Gobodo-Madikizela's interviews transformed this dark figure into a real person, placing his violent transgressions into a context without excusing them. Wright's play builds on that foundation and the result is an unnerving and chilling exploration of de Kock's personal history, of what shaped him and made him capable of such terrible things, of the way he sees himself and what he has done and of his attempts at reconciliation. Also unsettling is the transformative journey upon which Gobodo-Madikizela embarked when conducting her interviews - at first, like the audience, an outsider, who is drawn slowly into the mind of an extraordinarily complex and contradictory man.

Perhaps what is most remarkable about Wright's play is how his incredible specificity in constructing Pumla and Eugene, two characters distinct from their real-life counterparts, points towards universal observations about human nature. Late in the play, Eugene calls himself 'a veteran of lost ideologies'. Becoming such a veteran in the face of the possibly unreliable conclusions of the Truth and Reconciliation and the challenges faced by South Africa since 1994 is one of the conflicts that drives Pumla. Against the backdrop of our own contemporary traumas and a South Africa characterised by the traumas of aftermath, corruption, paralytic apathy and a loss of hope among them, it is a challenge we all have to face today.

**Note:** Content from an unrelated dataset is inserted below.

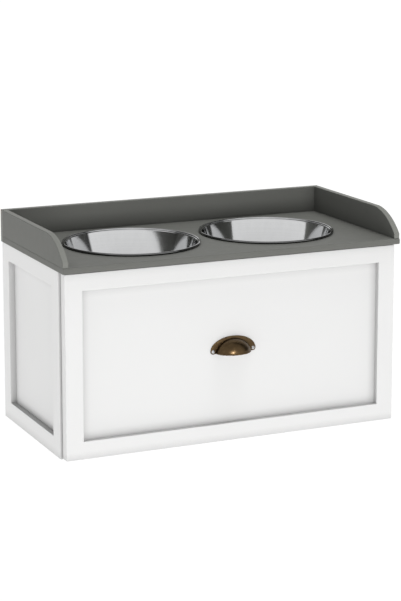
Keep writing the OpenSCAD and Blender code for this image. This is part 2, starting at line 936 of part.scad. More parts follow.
module cup_flange() {
  rotate([90, 0, 0]) linear_extrude(flange_t) difference() {
    union() {
      translate([0, ear_up]) polygon(oval(pull_w / 2, pull_h - ear_up, 0, 180, 2 * curve_steps));
      for (s = [-1, 1]) translate([s * ear_x, ear_up]) circle(ear_r);
    }
    polygon(oval(cup_w / 2 - cup_wall, cup_r - cup_wall, 0, 360, 2 * curve_steps));
    for (s = [-1, 1]) translate([s * ear_x, ear_up]) circle(screw_r + bolt_fit);
  }
}

module cup_pull() {
  color(bronze) placed() translate([0, panel_face, pull_z]) {
    cup_shell();
    cup_lip();
    cup_flange();
  }
}

module pull_screws() {
  color(steel) placed() difference() {
    at_pull_screws() pan_screw(short_screw);
    at_pull_screws() translate([0, 0, -pan_h]) cube([screw_head_r, recess_w, 2 * recess_w], center = true);
    at_pull_screws() translate([0, 0, -pan_h]) cube([recess_w, screw_head_r, 2 * recess_w], center = true);
  }
}

// Drawer box

module at_box_screws() {
  both_sides() for (y = [front_in + box_t / 2, box_back_y - box_t / 2], z = box_screw_zs)
    translate([box_x, y, z]) rotate([0, -90, 0]) children();
}

module base_groove() {
  half = box_x - box_t + groove_d;
  low = base_z - groove_fit;
  slab(
    [-half, front_in + box_t - groove_d, low],
    [half, box_back_y - box_t + groove_d, base_z + base_t + groove_fit]
  );
}

module drawer_base() {
  edge = box_x - box_t + groove_d - groove_fit;
  front = front_in + box_t - groove_d + groove_fit;
  back = box_back_y - box_t + groove_d - groove_fit;
  color(white_paint) placed() slab([-edge, front, base_z], [edge, back, base_z + base_t]);
}

module box_front() {
  color(white_paint) placed() difference() {
    slab([box_t - box_x, front_in, box_z], [box_x - box_t, front_in + box_t, box_z + box_h]);
    base_groove();
    at_box_screws() flush_hole(box_screw_len);
    at_front_screws() pan_hole(front_screw_len);
  }
}

module box_back() {
  color(white_paint) placed() difference() {
    slab([box_t - box_x, box_back_y - box_t, box_z], [box_x - box_t, box_back_y, box_z + box_h]);
    base_groove();
    at_box_screws() flush_hole(box_screw_len);
  }
}

module box_side_piece() {
  difference() {
    slab([box_x - box_t, front_in, box_z], [box_x, box_back_y, box_z + box_h]);
    base_groove();
    at_box_screws() flush_hole(box_screw_len);
    at_track_screws() pan_hole(track_screw_len);
  }
}

module box_right_side() {
  color(white_paint) placed() box_side_piece();
}

module box_left_side() {
  color(white_paint) placed() mirror([1, 0, 0]) box_side_piece();
}

module box_screws() {
  color(steel) placed() at_box_screws() flush_screw(box_screw_len);
}

module front_screws() {
  color(steel) placed() at_front_screws() pan_screw(front_screw_len);
}

// Bowls: a spun sheet with a rolled rim, straight flared wall and flat floor

module bowl_section() {
  floor_z = board_top - bowl_depth + bowl_wall;
  rim = [bowl_in_r, board_top + bowl_seat + bead_r];
  centre = [bowl_floor_r, floor_z + bowl_corner_r];
  away = rim - centre;
  flare = atan2(away.y, away.x) - acos(bowl_corner_r / norm(away));
  outer_r = bowl_corner_r + bowl_wall;
  turn = [for (i = [0 : curve_steps]) let (t = -90 + (flare + 90) * i / curve_steps) [cos(t), sin(t)]];
  bead_end = 180 + acos(1 - bowl_wall / bead_r);
  bead = [for (i = [0 : curve_steps]) let (t = 180 + (bead_end - 540) * i / curve_steps) [cos(t), sin(t)]];
  polygon(concat(
    [[0, floor_z]],
    [for (t = turn) centre + bowl_corner_r * t],
    [for (t = bead) rim + bead_r * (t + [1, 0])],
    reversed([for (t = turn) centre + outer_r * t]),
    [[0, floor_z - bowl_wall]]
  ));
}

module bowl(s) {
  translate([s * bowl_pitch / 2, 0, 0]) rotate_extrude($fn = bowl_steps) bowl_section();
}

module left_bowl() {
  color(steel) placed() bowl(-1);
}

module right_bowl() {
  color(steel) placed() bowl(1);
}

top_board();
back_rail();
left_rail();
right_rail();
rail_screws();
back_rail_screws();
left_side_panel();
left_front_stile();
left_back_stile();
left_top_strip();
left_foot_strip();
right_side_panel();
right_front_stile();
right_back_stile();
right_top_strip();
right_foot_strip();
cabinet_floor();
back_panel();
front_stretcher();
back_stretcher();
cam_locks();
cam_bolts();
dowels();
back_nails();
top_brackets();
bracket_screws();
bumpers();
left_channel();
right_channel();
channel_screws();
front_roller_pins();
front_left_roller();
front_right_roller();
drawer_panel();
drawer_left_stile();
drawer_right_stile();
drawer_top_strip();
drawer_foot_strip();
cup_pull();
pull_screws();
box_front();
box_left_side();
box_right_side();
box_back();
drawer_base();
box_screws();
front_screws();
left_track();
right_track();
track_screws();
rear_roller_pins();
rear_left_roller();
rear_right_roller();
left_bowl();
right_bowl();
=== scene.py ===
import json
import math

import bmesh
import bpy
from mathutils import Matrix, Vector


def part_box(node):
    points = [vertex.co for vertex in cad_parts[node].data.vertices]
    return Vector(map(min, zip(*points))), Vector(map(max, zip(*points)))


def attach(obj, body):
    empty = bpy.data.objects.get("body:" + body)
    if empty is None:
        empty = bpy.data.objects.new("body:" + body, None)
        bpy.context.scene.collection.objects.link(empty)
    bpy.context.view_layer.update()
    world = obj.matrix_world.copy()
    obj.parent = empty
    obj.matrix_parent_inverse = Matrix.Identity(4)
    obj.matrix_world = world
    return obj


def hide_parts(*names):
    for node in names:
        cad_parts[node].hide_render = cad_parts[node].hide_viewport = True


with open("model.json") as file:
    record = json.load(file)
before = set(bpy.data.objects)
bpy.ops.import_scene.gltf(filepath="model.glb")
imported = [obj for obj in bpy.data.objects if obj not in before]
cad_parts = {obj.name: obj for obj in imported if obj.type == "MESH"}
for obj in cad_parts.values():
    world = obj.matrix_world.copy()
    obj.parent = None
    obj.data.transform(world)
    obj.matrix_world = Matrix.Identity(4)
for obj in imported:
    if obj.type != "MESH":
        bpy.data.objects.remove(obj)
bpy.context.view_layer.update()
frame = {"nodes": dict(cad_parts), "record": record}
print("frame loaded:", len(frame["nodes"]), "nodes")


# Small measures that the helpers share, in metres unless a note says otherwise
slack = 0.00008        # an edge this near to a plane lies on it
weld = 0.000002        # points this near to each other become one
coarseWeld = 0.00001   # the same for CAD copies and spun shapes
flatTurn = 0.4         # degrees: faces that turn less than this are one flat face
facing = 0.9           # how much of a normal lies along the axis that its face looks to
sides = ("left", "right")


# Selecting and editing, as by hand
def pickOnly(piece):
    if bpy.context.object and bpy.context.object.mode != "OBJECT":
        bpy.ops.object.mode_set(mode="OBJECT")
    bpy.ops.object.select_all(action="DESELECT")
    piece.select_set(True)
    bpy.context.view_layer.objects.active = piece


def startEdit(piece, kind="FACE"):
    pickOnly(piece)
    bpy.ops.object.mode_set(mode="EDIT")
    bpy.ops.mesh.select_mode(type=kind)
    bpy.ops.mesh.select_all(action="DESELECT")


def endEdit():
    bpy.ops.object.mode_set(mode="OBJECT")


def selectFaces(piece, test):
    bpy.ops.mesh.select_mode(type="FACE")
    bpy.ops.mesh.select_all(action="DESELECT")
    shape = bmesh.from_edit_mesh(piece.data)
    for face in shape.faces:
        if test(face):
            face.select_set(True)
    bmesh.update_edit_mesh(piece.data)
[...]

Under Munby's sure hand, the play springs vividly to life on stage. The scenes alternate fluidly between a lecture given by Pumla and flashbacks of her various visits with Eugene that illuminate the thesis of her talk. His manipulation of the rhythms of the play is flawless. The 80-minute running time goes by so quickly and the experience is so immersive that emerging from the theatre into the real world feels almost like a transgression in itself. Munby's work is that of a consummate artist.

The performances are electric. Noma Dumezweni delivers a subtle portrayal of Pumla, dignified and controlled at first and then peeling back those masks to reveal the character's vulnerability and angst as she wrestles with Eugene's motives and revelations. As Eugene himself, Matthew Marsh is phenomenal. He captures the terrifying composure of the character, making the moments when he really plunges into Eugene's psyche all the more telling. Most frightening of all is how rational and normal he appears, sitting there in his orange jumpsuit and clinking his chained feet against the table and stool upon which he is compelled to sit during the interviews. Gantane Kusch offers solid support as a prison guard who punctuates the scenes with his intrusions into the world they explore together.

The design of the play is impeccably integrated with the storytelling. The striking set by Paul Wills, Jackie Orton's spot-on costumes, Daniel Galloway's evocative lighting and James Webb's haunting sound design: each represents an invaluable contribution to A HUMAN BEING DIED THAT NIGHT.

Provocative, intelligent and cathartic, A HUMAN BEING DIED THAT NIGHT is the kind of play that every South African should see. It is not only a play that delves deeply into the atrocities of our past, in a way that cuts through the endless and numbing political rhetoric that desensitises our view of the past. It is also a play that forces us to turn the spotlight on ourselves and upon the atrocities we inflict upon our fledgling democracy through our complacency, our entitlement and our unwillingness to engage with the processes of reconciliation and transformation.

The South African World Premiere Season of A HUMAN BEING DIED THAT NIGHT runs at the Fugard Studio Theatre in Cape Town until 15 March 2014 and at the Barney Simon Theatre at The Market Theatre in Johannesburg from 19 March - 6 April 2014. Bookings are through Computicket. The production is not suitable for children younger than 14 years old.